=== GIVEN REQUEST ===
The listing beneath should be written out in full, exactly as shown.

=== DATA SHOWN ===
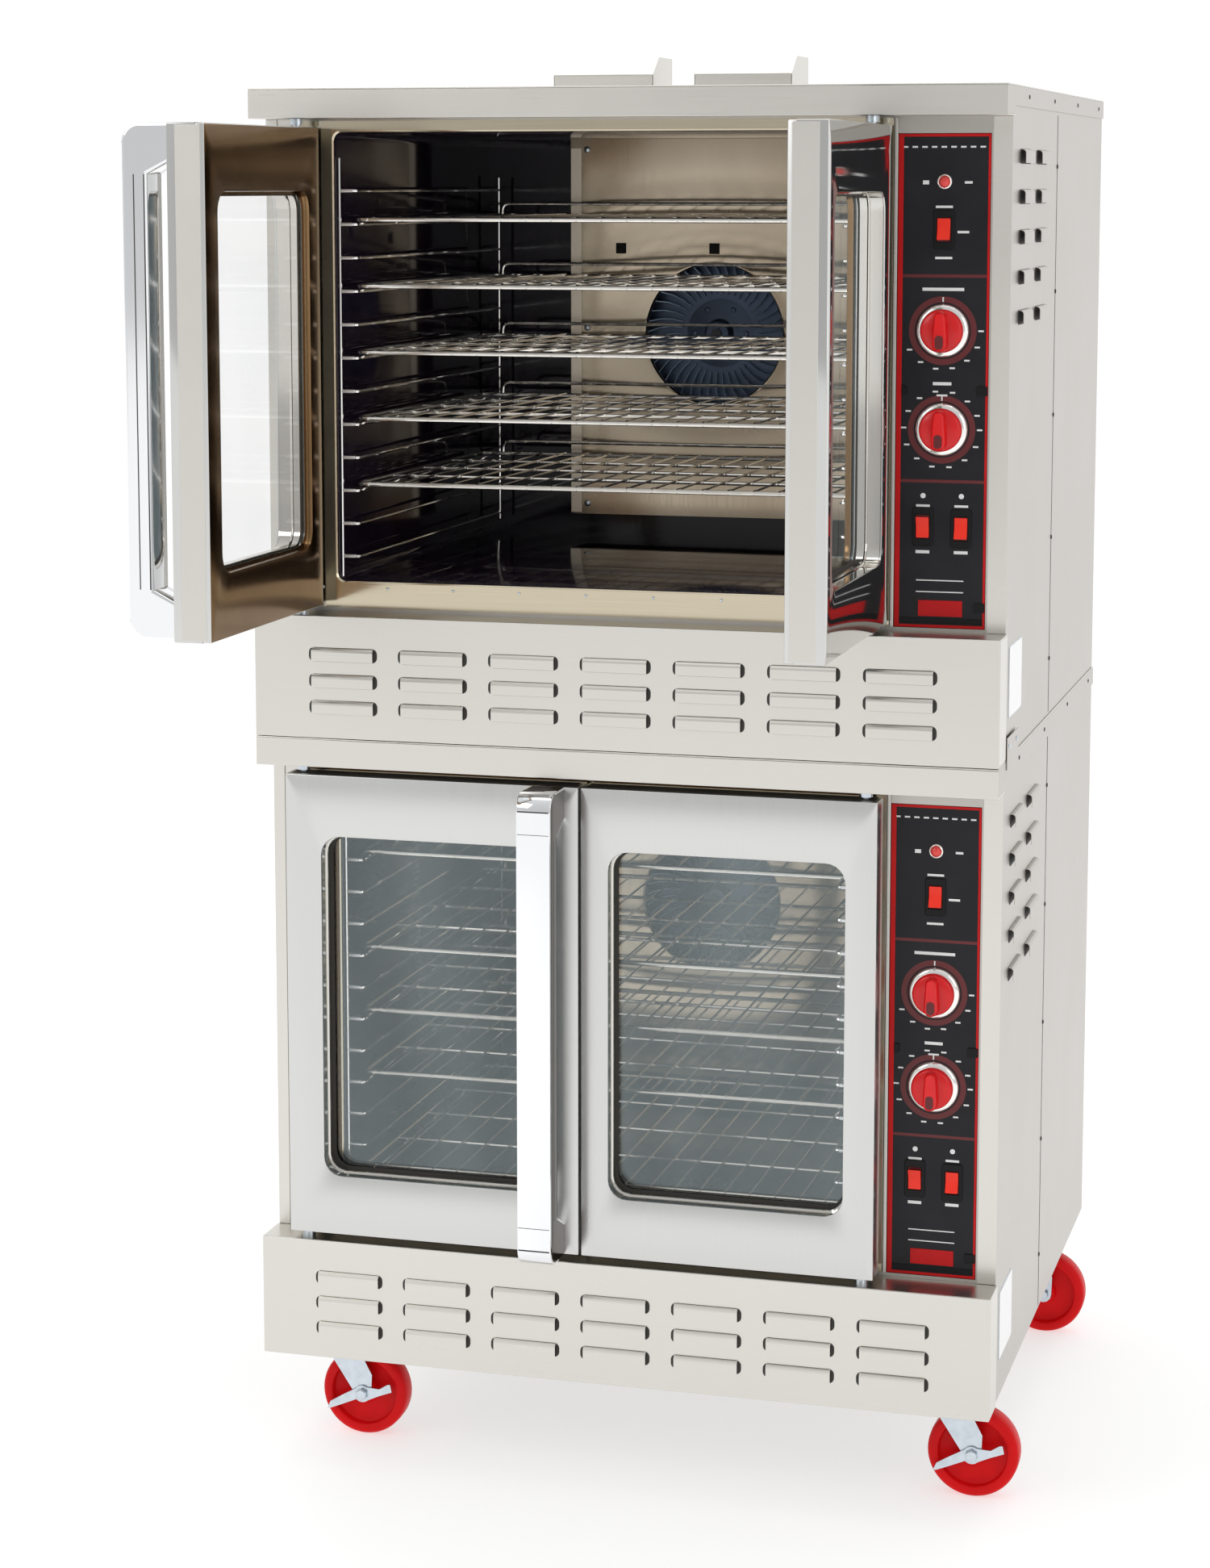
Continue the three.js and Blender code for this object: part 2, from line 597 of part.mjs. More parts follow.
// ---- Assembly -----------------------------------------------------------------------------
function addDeck(parent, name, z, doorAngle) {
  const deck = new THREE.Group();
  deck.position.z = z;
  parent.add(deck);
  mesh(`${name}_cabinet_shell`, cabinetShell(), SATIN_STEEL, deck);
  mesh(`${name}_top_cap`, topCap(name === "upper"), SATIN_STEEL, deck);
  mesh(`${name}_louver_panel`, louverPanel(), SATIN_STEEL, deck);
  mesh(`${name}_oven_liner`, ovenLiner(), PORCELAIN, deck);
  mesh(`${name}_fan_baffle`, fanBaffle(), BRIGHT_STEEL, deck);
  mesh(`${name}_blower_wheel`, blowerWheel(), BLOWER_PAINT, deck);
  mesh(`${name}_fan_motor`, fanMotor(), MOTOR_GREY, deck);
  mesh(`${name}_left_rack_ladder`, rackLadder(-1), CHROME, deck);
  mesh(`${name}_right_rack_ladder`, rackLadder(1), CHROME, deck);
  RACK_RUNGS[name].forEach((rung, i) => {
    const rack = mesh(`${name}_rack_${i + 1}`, ovenRack(), CHROME, deck);
    rack.position.z = rungHeight(rung) + WIRE / 2 + GAP;
  });
  addControls(deck, name);
  addDoors(deck, name, doorAngle);
}

const oven = new THREE.Group();
addCasters(oven);
addDeck(oven, "lower", CASTER_HEIGHT, 0);
addDeck(oven, "upper", CASTER_HEIGHT + DECK_HEIGHT, OPEN_ANGLE);

// The origin is the centre of the footprint, on the floor.
oven.updateMatrixWorld(true);
const extent = new THREE.Box3().setFromObject(oven, true);
const centre = extent.getCenter(new THREE.Vector3());
oven.position.set(-centre.x, -centre.y, -extent.min.z);

export default oven;
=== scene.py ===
"""A double-deck commercial convection oven: the looks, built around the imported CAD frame."""
import json
from math import cos, dist, pi, radians, sin

import bmesh
import bpy
from mathutils import Matrix, Vector


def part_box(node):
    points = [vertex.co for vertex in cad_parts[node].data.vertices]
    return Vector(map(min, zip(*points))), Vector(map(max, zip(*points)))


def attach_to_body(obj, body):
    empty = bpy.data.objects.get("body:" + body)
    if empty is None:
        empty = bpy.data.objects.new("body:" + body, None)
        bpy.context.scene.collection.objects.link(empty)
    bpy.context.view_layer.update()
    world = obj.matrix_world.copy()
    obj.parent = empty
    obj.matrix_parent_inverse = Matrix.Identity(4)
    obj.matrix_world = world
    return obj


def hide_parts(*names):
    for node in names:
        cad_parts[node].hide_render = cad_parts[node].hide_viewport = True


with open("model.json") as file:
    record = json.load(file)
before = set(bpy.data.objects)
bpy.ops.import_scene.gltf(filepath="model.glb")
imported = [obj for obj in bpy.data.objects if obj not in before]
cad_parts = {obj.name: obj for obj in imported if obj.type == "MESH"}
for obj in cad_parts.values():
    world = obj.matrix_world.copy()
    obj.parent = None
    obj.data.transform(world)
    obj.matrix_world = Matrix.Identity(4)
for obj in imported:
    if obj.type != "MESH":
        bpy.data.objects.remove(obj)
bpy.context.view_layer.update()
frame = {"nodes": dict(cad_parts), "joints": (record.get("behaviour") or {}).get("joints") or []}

MM = 0.001
BODY = "cabinet"
NODES = frame["nodes"]
JOINTS = {joint["name"]: joint for joint in frame["joints"]}
scene = bpy.context.scene

# ---- Driving sizes, in millimetres in a deck's own axes ----
SHEET = 2.0
BOW = 60.0  # how far the louvered panel and the cap stand out in front of the cabinet
CAP_Z = 830.0  # underside of the cap
LID_Z = 869.7
FLANGE = 27.0
LEDGE_Z = 167.0
MOUTH = (-467.0, 352.0, 172.0, 828.0)  # outline of the frame round the oven's mouth
CAVITY = (-408.0, 329.0, 209.0, 812.0)
BACK_WALL = 690.0
INLET = 105.0  # radius of the round hole in the baffle
SENSOR_HOLES = (-145.0, 0.0)  # centres, from the blower's axis
RUNGS, RUNG_TOP, RUNG_PITCH = 12, 735.0, 44.9
REAR_POST = (230.0, 755.0)  # foot and top of the ladders' rear posts
DOOR_FACE, DOOR_BACK, SKIN_BACK = -57.0, -7.0, -19.0
WINDOW_RADIUS = 26.0
CORNER_STEPS = 6
PANEL_FACE = 1.5
KNOB_X = 418.0
SWITCH_X = (395.0, 445.0)  # the two lower rockers
KNOB_Z = {"timer": 557.0, "thermostat": 430.0}
ROCKERS = [  # name, x, z, and which end is pressed in
    ("power_rocker", 418.0, 686.0, -1),
    ("light_rocker", SWITCH_X[0], 304.0, 1),
    ("fan_rocker", SWITCH_X[1], 302.0, -1),
]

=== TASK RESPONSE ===
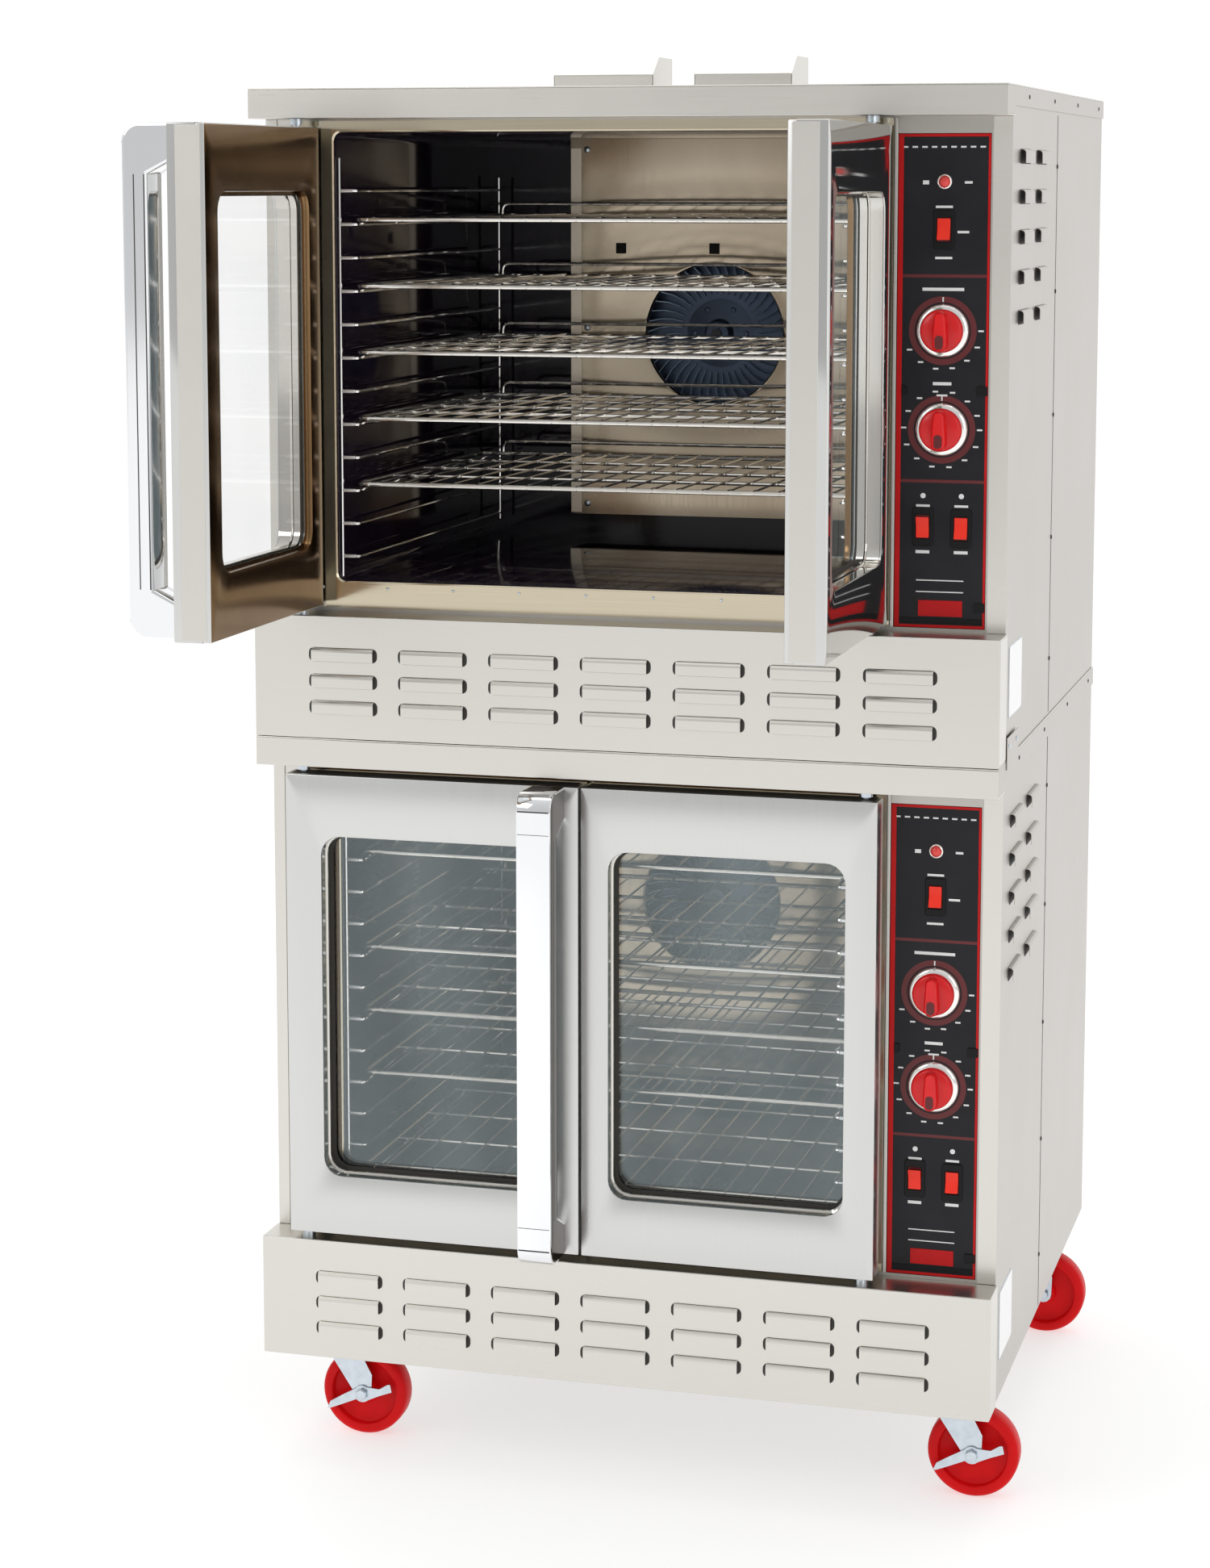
Continue the three.js and Blender code for this object: part 2, from line 597 of part.mjs. More parts follow.
// ---- Assembly -----------------------------------------------------------------------------
function addDeck(parent, name, z, doorAngle) {
  const deck = new THREE.Group();
  deck.position.z = z;
  parent.add(deck);
  mesh(`${name}_cabinet_shell`, cabinetShell(), SATIN_STEEL, deck);
  mesh(`${name}_top_cap`, topCap(name === "upper"), SATIN_STEEL, deck);
  mesh(`${name}_louver_panel`, louverPanel(), SATIN_STEEL, deck);
  mesh(`${name}_oven_liner`, ovenLiner(), PORCELAIN, deck);
  mesh(`${name}_fan_baffle`, fanBaffle(), BRIGHT_STEEL, deck);
  mesh(`${name}_blower_wheel`, blowerWheel(), BLOWER_PAINT, deck);
  mesh(`${name}_fan_motor`, fanMotor(), MOTOR_GREY, deck);
  mesh(`${name}_left_rack_ladder`, rackLadder(-1), CHROME, deck);
  mesh(`${name}_right_rack_ladder`, rackLadder(1), CHROME, deck);
  RACK_RUNGS[name].forEach((rung, i) => {
    const rack = mesh(`${name}_rack_${i + 1}`, ovenRack(), CHROME, deck);
    rack.position.z = rungHeight(rung) + WIRE / 2 + GAP;
  });
  addControls(deck, name);
  addDoors(deck, name, doorAngle);
}

const oven = new THREE.Group();
addCasters(oven);
addDeck(oven, "lower", CASTER_HEIGHT, 0);
addDeck(oven, "upper", CASTER_HEIGHT + DECK_HEIGHT, OPEN_ANGLE);

// The origin is the centre of the footprint, on the floor.
oven.updateMatrixWorld(true);
const extent = new THREE.Box3().setFromObject(oven, true);
const centre = extent.getCenter(new THREE.Vector3());
oven.position.set(-centre.x, -centre.y, -extent.min.z);

export default oven;
=== scene.py ===
"""A double-deck commercial convection oven: the looks, built around the imported CAD frame."""
import json
from math import cos, dist, pi, radians, sin

import bmesh
import bpy
from mathutils import Matrix, Vector


def part_box(node):
    points = [vertex.co for vertex in cad_parts[node].data.vertices]
    return Vector(map(min, zip(*points))), Vector(map(max, zip(*points)))


def attach_to_body(obj, body):
    empty = bpy.data.objects.get("body:" + body)
    if empty is None:
        empty = bpy.data.objects.new("body:" + body, None)
        bpy.context.scene.collection.objects.link(empty)
    bpy.context.view_layer.update()
    world = obj.matrix_world.copy()
    obj.parent = empty
    obj.matrix_parent_inverse = Matrix.Identity(4)
    obj.matrix_world = world
    return obj


def hide_parts(*names):
    for node in names:
        cad_parts[node].hide_render = cad_parts[node].hide_viewport = True


with open("model.json") as file:
    record = json.load(file)
before = set(bpy.data.objects)
bpy.ops.import_scene.gltf(filepath="model.glb")
imported = [obj for obj in bpy.data.objects if obj not in before]
cad_parts = {obj.name: obj for obj in imported if obj.type == "MESH"}
for obj in cad_parts.values():
    world = obj.matrix_world.copy()
    obj.parent = None
    obj.data.transform(world)
    obj.matrix_world = Matrix.Identity(4)
for obj in imported:
    if obj.type != "MESH":
        bpy.data.objects.remove(obj)
bpy.context.view_layer.update()
frame = {"nodes": dict(cad_parts), "joints": (record.get("behaviour") or {}).get("joints") or []}

MM = 0.001
BODY = "cabinet"
NODES = frame["nodes"]
JOINTS = {joint["name"]: joint for joint in frame["joints"]}
scene = bpy.context.scene

# ---- Driving sizes, in millimetres in a deck's own axes ----
SHEET = 2.0
BOW = 60.0  # how far the louvered panel and the cap stand out in front of the cabinet
CAP_Z = 830.0  # underside of the cap
LID_Z = 869.7
FLANGE = 27.0
LEDGE_Z = 167.0
MOUTH = (-467.0, 352.0, 172.0, 828.0)  # outline of the frame round the oven's mouth
CAVITY = (-408.0, 329.0, 209.0, 812.0)
BACK_WALL = 690.0
INLET = 105.0  # radius of the round hole in the baffle
SENSOR_HOLES = (-145.0, 0.0)  # centres, from the blower's axis
RUNGS, RUNG_TOP, RUNG_PITCH = 12, 735.0, 44.9
REAR_POST = (230.0, 755.0)  # foot and top of the ladders' rear posts
DOOR_FACE, DOOR_BACK, SKIN_BACK = -57.0, -7.0, -19.0
WINDOW_RADIUS = 26.0
CORNER_STEPS = 6
PANEL_FACE = 1.5
KNOB_X = 418.0
SWITCH_X = (395.0, 445.0)  # the two lower rockers
KNOB_Z = {"timer": 557.0, "thermostat": 430.0}
ROCKERS = [  # name, x, z, and which end is pressed in
    ("power_rocker", 418.0, 686.0, -1),
    ("light_rocker", SWITCH_X[0], 304.0, 1),
    ("fan_rocker", SWITCH_X[1], 302.0, -1),
]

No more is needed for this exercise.